Arcade video game Westerns like Cheyenne, Gun.Smoke, Sunset Riders, and Mad Dog McCree reflected changes in video game technology more than changes in Western mythology. In building off previous Western video games, arcade shooting gallery and shoot ‘em up games of the 1980s and 1990s condensed the Western into a series of shootouts that might appeal to players who wanted to demonstrate their skill and reflexes with a light gun or with joysticks and buttons. These games filled a vacuum left by Hollywood Westerns, but they mostly shared reliable, well-worn plots—if they explicitly shared any story at all—that resembled B-movie Westerns with easily identifiable heroes and villains.
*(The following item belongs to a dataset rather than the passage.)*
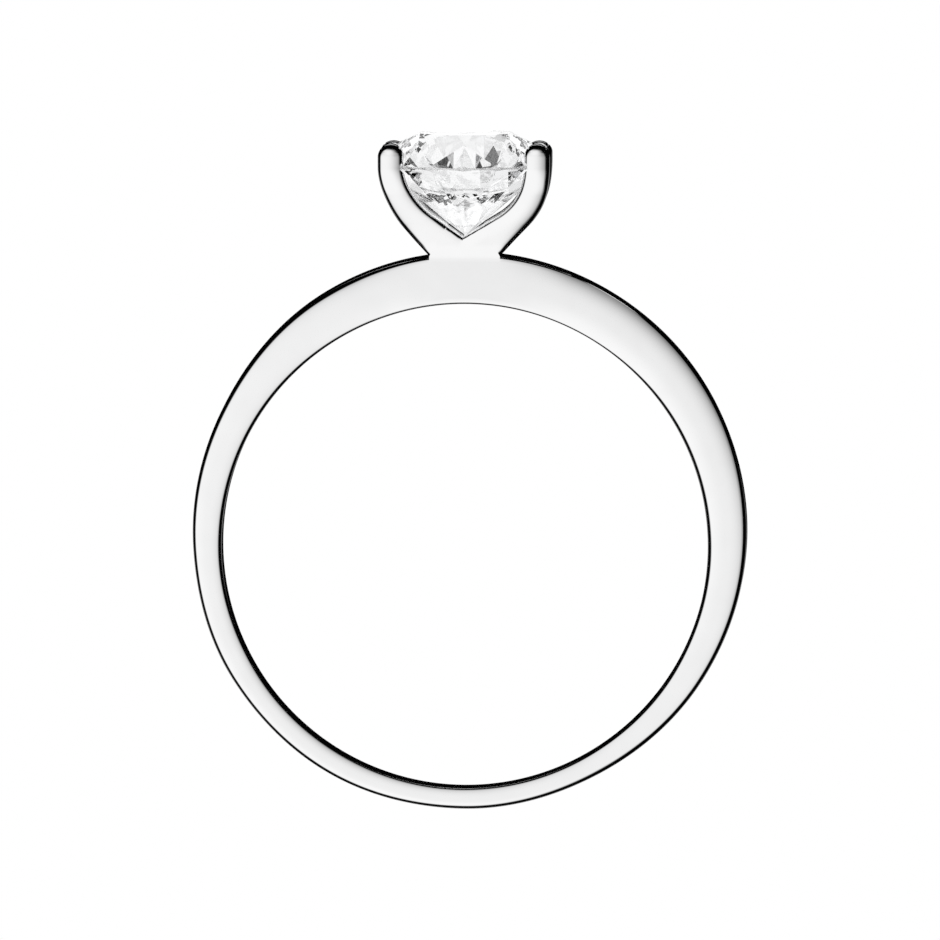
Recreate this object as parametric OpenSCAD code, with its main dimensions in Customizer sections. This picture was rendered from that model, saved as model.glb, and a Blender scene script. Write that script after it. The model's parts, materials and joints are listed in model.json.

Yet, unlike a true shooting gallery of tin cans and targets, in video game Westerns, the targets often shoot back, justifying the player’s action without the need for more complex storytelling. Arcade games, which focused on quick, 25-cent gameplay sessions, could not sustain long stories or many cut scenes that explored characters’ backstories or motivations. These games were, as historian John Wills notes in his article “Pixel Cowboys and Silicon Gold Minds,” “interactive dime novels” that “provid[ed] affordable and accessible figments of Western reverie to all classes.” And much like the heroes of these dime novels, the gunfighter persisted as the primary character and entry point into the Western. As the prospector guide tells us at the beginning of Mad Dog McCree, “We’ve got a sheriff. What we need is a gunslinger.” After all, with few exceptions like Express Raider, Western video games up to this point nearly always made the player a hero who must use the gun in a lawless place.